During the Bangladesh Liberation War of 1971, India provided extensive aid, training and shelter for the exiled government of Bangladesh and Bengali nationalist Mukti Bahini guerrilla force that was fighting the Pakistani Army. Between 8 and 10 million refugees poured into India during 1971, increasing tensions between India and Pakistan. At the outbreak of the Indo-Pakistani War of 1971, the Joint Force including regular army of Bangladesh, Mukti Bahini and the Indian Military liberated then East Pakistan, leading to the establishment of Bangladesh. India's role in the independence of Bangladesh led to the development of strong bilateral relations. Then-Indian Prime Minister Indira Gandhi spoke along with Bangladesh's founding leader Sheikh Mujibur Rahman before more than 500,000 people at Suhrawardy Udyan in Dhaka.

== Provisions ==

The twelve Articles incorporated in the treaty were:

(i) The contracting parties solemnly declare that there shall be lasting peace and friendship between the two countries and each side shall respect the independence, sovereignty and territorial integrity of the other and refrain from interfering in the internal affairs of the other side;

(ii) The contracting parties condemn colonialism and racialism of all forms, and reaffirm their determination to strive for their final and complete elimination;

(iii) The contracting parties reaffirm their faith in the policy of non-alignment and peaceful co-existence as important factors for easing tension in the world, maintaining international peace and security and strengthening national sovereignty and independence;

(iv) The contracting parties shall maintain regular contacts and exchange views with each other on major international problems affecting the interest of both the states;

(v) The contracting parties shall continue to strengthen and widen their mutually advantageous and all round co-operation in the economic, scientific and technical fields, and shall develop mutual co-operation in the fields of trade, transport and communication on the basis of the principles of equality and mutual benefit;

(vi) The contracting parties agree to make joint studies and take joint action in the field of flood control, river basin development and development of hydro-electric power and irrigation;

(vii) Both the parties shall promote relations in the field of arts, literature, education, culture, sports and health;

(viii) In accordance with the ties of friendship existing between the two countries, each of the contracting parties solemnly declare that it shall not enter into or participate in any military alliance directed against the other party. Each of the parties shall refrain from any aggression against the other party and shall not allow the use of its territory for committing any act that may cause military damage to or continue to threat to the security of the other contracting parties;

(ix) Each of the contracting parties shall refrain from giving any assistance to any third party taking part in an armed conflict against the other party. In case if either party is attacked or threatened to attack, the contracting parties shall immediately enter into mutual consultations to take necessary measures to eliminate the threat and thus ensure the peace and security of their countries;

(x) Each of the parties solemnly declare that it shall not undertake any commitment, secret or open, towards one or more states which may be incompatible with the present treaty;

(xi) The present treaty is signed for a term of twenty-five years, and shall be renewed by mutual agreement;

(xii) Any differences interpreting any Article of the treaty shall be settled on a bilateral basis by peaceful means in a spirit of mutual respect and understanding.

== Expiration ==

Although initially received enthusiastically by both nations, the treaty with India became the subject of resentment and controversy in Bangladesh, where people saw it as unequal and an imposition of excessive Indian influence. Issues such as the dispute over water resources of the Farakka Barrage and India's perceived delayed withdrawal of troops began to diminish the spirit of friendship. Sheikh Mujib's pro-India policies antagonised many in politics and the military. The assassination of Mujib in 1975 led to the establishment of military regimes that sought to distance the country from India.

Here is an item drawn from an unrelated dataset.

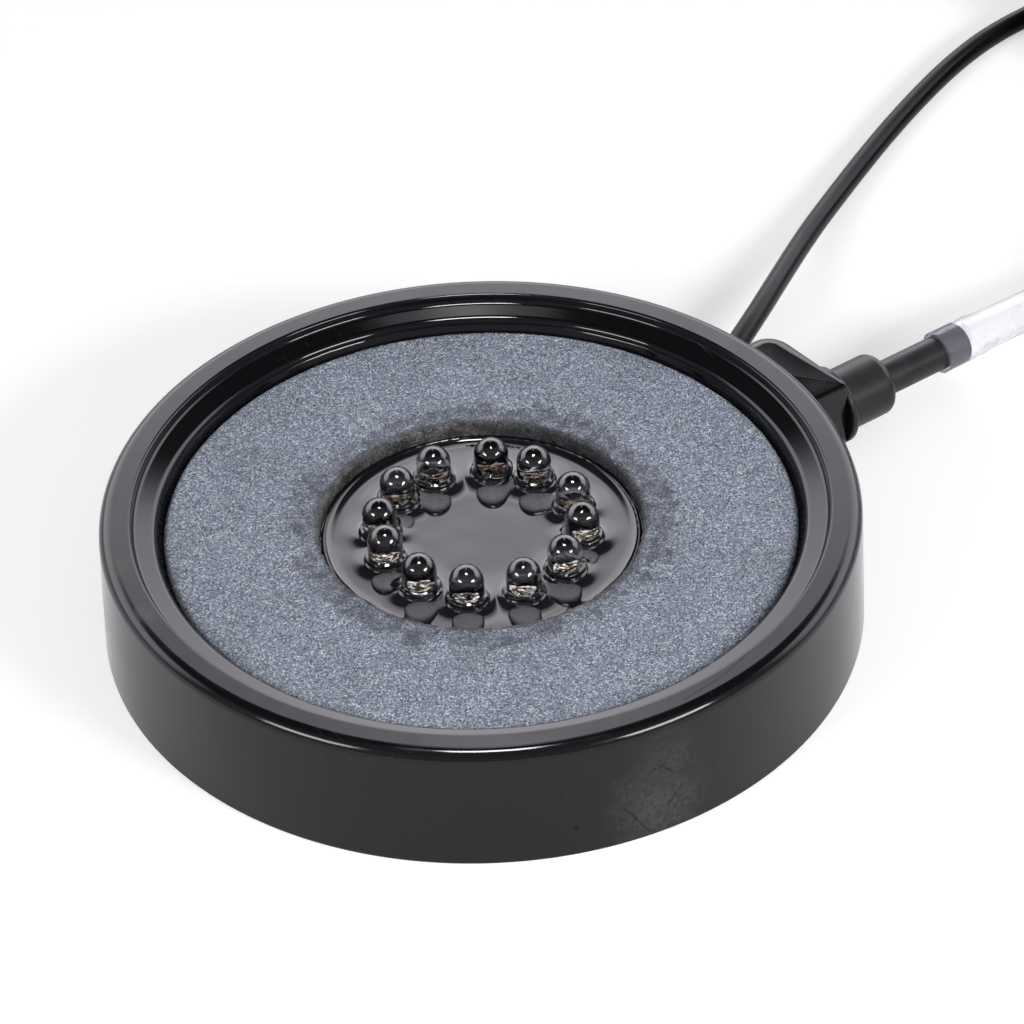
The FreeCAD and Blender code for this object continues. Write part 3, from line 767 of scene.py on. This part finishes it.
class AIRSTONE_OT_stage(Operator):
    """Sets the floor, the lights, the surroundings and the camera"""

    bl_idname = "airstone.stage"
    bl_label = "Stage"

    def execute(self, context):
        stage = settings().stage
        scene = context.scene
        scene.view_settings.view_transform = "Standard"
        self.camera(scene, stage)
        self.floor(scene, stage)
        self.surroundings(scene)
        for name, way, distance, width, height, glow in (
            ("front_left_box", (-0.67, -0.57, 0.457), 0.65, 0.26, 0.14, 20.0),
            ("front_right_box", (0.67, -0.57, 0.457), 0.65, 0.26, 0.14, 29.0),
            ("top_lamp", (0.0, -0.10, 0.995), 0.60, 0.13, 0.13, 58.0),
        ):
            made = self.lamp(scene, name, self.turned(way) * distance, width, height, glow)
            made.visible_diffuse = name != "top_lamp"
        return {"FINISHED"}

    def turned(self, way):
        """A direction seen from the camera's side, in the part's own frame."""
        return Matrix.Rotation(-VIEW_TURN, 3, "Z") @ Vector(way)

    def camera(self, scene, stage):
        data = bpy.data.cameras.new("camera")
        data.lens = stage.lens
        data.sensor_width = 36.0
        data.clip_start = 0.01
        made = bpy.data.objects.new("camera", data)
        scene.collection.objects.link(made)
        back = Vector((0, -math.cos(stage.tilt), math.sin(stage.tilt)))
        right = Vector((1, 0, 0))
        up = back.cross(right)
        c, s = math.cos(stage.roll), math.sin(stage.roll)
        right, up = c * right + s * up, c * up - s * right
        target = Vector((4.46, 9.41, 10.0)) * MM
        axes = Matrix((right, up, back)).transposed().to_4x4()
        axes.translation = target + back * stage.distance
        made.matrix_world = Matrix.Rotation(-VIEW_TURN, 4, "Z") @ axes
        scene.camera = made

    def floor(self, scene, stage):
        bm = bmesh.new()
        bmesh.ops.create_grid(bm, x_segments=8, y_segments=8, size=3.0)
        mesh = bpy.data.meshes.new("floor")
        bm.to_mesh(mesh)
        bm.free()
        made = bpy.data.objects.new("floor", mesh)
        made.location.z = -0.00002
        scene.collection.objects.link(made)
        material, tree, bsdf = finish_of("floor", Roughness=1.0, Specular_IOR_Level=0.0,
                                         Base_Color=(*stage.floor, 1.0))
        lifted = add(tree, "ShaderNodeAddShader", {
            0: add(tree, "ShaderNodeBsdfDiffuse", {"Color": (0.67, 0.67, 0.67, 1)}).outputs[0],
            1: add(tree, "ShaderNodeEmission", {"Color": (1, 1, 1, 1), "Strength": 0.49}).outputs[0]})
        seen = add(tree, "ShaderNodeLightPath").outputs
        shown = self.direct(tree, seen)
        mirrored = add(tree, "ShaderNodeAddShader", {0: bsdf.outputs[0], 1: add(
            tree, "ShaderNodeEmission", {"Color": (0.98, 0.98, 1.04, 1), "Strength": maths(
                tree, "MULTIPLY", seen["Is Glossy Ray"], 0.38)}).outputs[0]})
        mix = add(tree, "ShaderNodeMixShader", {0: shown, 1: mirrored.outputs[0],
                                                2: lifted.outputs[0]})
        tree.links.new(mix.outputs[0], tree.nodes["Material Output"].inputs["Surface"])
        mesh.materials.append(material)

    def direct(self, tree, seen):
        """1 for what is looked at directly or through clear pieces, with no reflection."""
        unbent = maths(tree, "LESS_THAN", seen["Glossy Depth"], 0.5)
        through = maths(tree, "MULTIPLY", seen["Is Transmission Ray"], unbent)
        return maths(tree, "MAXIMUM", seen["Is Camera Ray"], through)

    def surroundings(self, scene):
        """White to look at. Reflections see a bright wall below a dark ceiling."""
        world = bpy.data.worlds.new("studio")
        scene.world = world
        world.use_nodes = True
        tree = world.node_tree
        way = add(tree, "ShaderNodeMapping", {
            "Vector": add(tree, "ShaderNodeTexCoord").outputs["Generated"],
            "Rotation": (0.0, 0.0, VIEW_TURN)}).outputs["Vector"]
        side, ahead, up = add(tree, "ShaderNodeSeparateXYZ", {"Vector": way}).outputs
        off = maths(tree, "ABSOLUTE", side)
        behind = spread(tree, ahead, -0.10, 0.25)
        wall = maths(tree, "MULTIPLY", spread(tree, up, 0.05, 0.34, 0.16, 1.0),
                     spread(tree, up, 0.60, 0.69, 1.0, 0.0))
        wall = maths(tree, "MULTIPLY", wall, spread(tree, off, 0.0, 0.10, 4.4, 4.05))
        strip = maths(tree, "ADD", spread(tree, off, 0.042, 0.070, 1.5, 0.0),
                      spread(tree, off, 0.0, 0.040, 3.0, 0.0))
        strip = maths(tree, "MULTIPLY", strip, maths(
            tree, "MULTIPLY", spread(tree, up, 0.63, 0.67), spread(tree, up, 0.84, 0.90, 1.0, 0.0)))
        lit = maths(tree, "MULTIPLY", maths(tree, "ADD", wall, strip), behind)
        glow = maths(tree, "ADD", lit, spread(tree, up, 0.2, 0.9, 0.30, 0.08))
        glow = maths(tree, "ADD", glow, spread(tree, ahead, 0.05, -0.25, 0.0, 0.30))
        glossy = add(tree, "ShaderNodeBackground", {"Color": (1.0, 0.97, 1.04, 1.0), "Strength": glow})
        seen = add(tree, "ShaderNodeLightPath").outputs
        plain = add(tree, "ShaderNodeBackground", {"Color": (1, 1, 1, 1), "Strength": 0.37})
        white = add(tree, "ShaderNodeBackground", {"Color": (1, 1, 1, 1), "Strength": 1.0})
        mirrored = maths(tree, "MAXIMUM", seen["Is Glossy Ray"], seen["Is Transmission Ray"])
        first = add(tree, "ShaderNodeMixShader", {
            0: mirrored, 1: plain.outputs[0], 2: glossy.outputs[0]})
        last = add(tree, "ShaderNodeMixShader", {
            0: self.direct(tree, seen), 1: first.outputs[0], 2: white.outputs[0]})
        tree.links.new(last.outputs[0], tree.nodes["World Output"].inputs["Surface"])

    def lamp(self, scene, name, place, width, height, glow):
        """Rectangular light of the given brightness, facing the disc."""
        data = bpy.data.lights.new(name, "AREA")
        data.shape = "RECTANGLE"
        data.size, data.size_y = width, height
        data.energy = glow * math.pi * width * height
        made = bpy.data.objects.new(name, data)
        made.location = place + Vector((0, 0, 0.015))
        made.rotation_euler = place.to_track_quat("Z", "Y").to_euler()
        scene.collection.objects.link(made)
        return made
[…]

Mujib's death led to the establishment of diplomatic relations with Pakistan and other nations that had opposed the creation of Bangladesh, such as Saudi Arabia and the People's Republic of China. Bangladesh was criticised for allowing Indian secessionist groups such as the United Liberation Front of Assam (ULFA) to operate from bases on its territory, and Bangladeshi intelligence agencies were suspected of maintaining links with Pakistan's intelligence agencies. Bangladesh in turn alleged that India was supporting the Shanti Bahini insurgency in the Chittagong Hill Tracts. The two governments declined to renegotiate or renew the treaty when it approached expiry in 1997.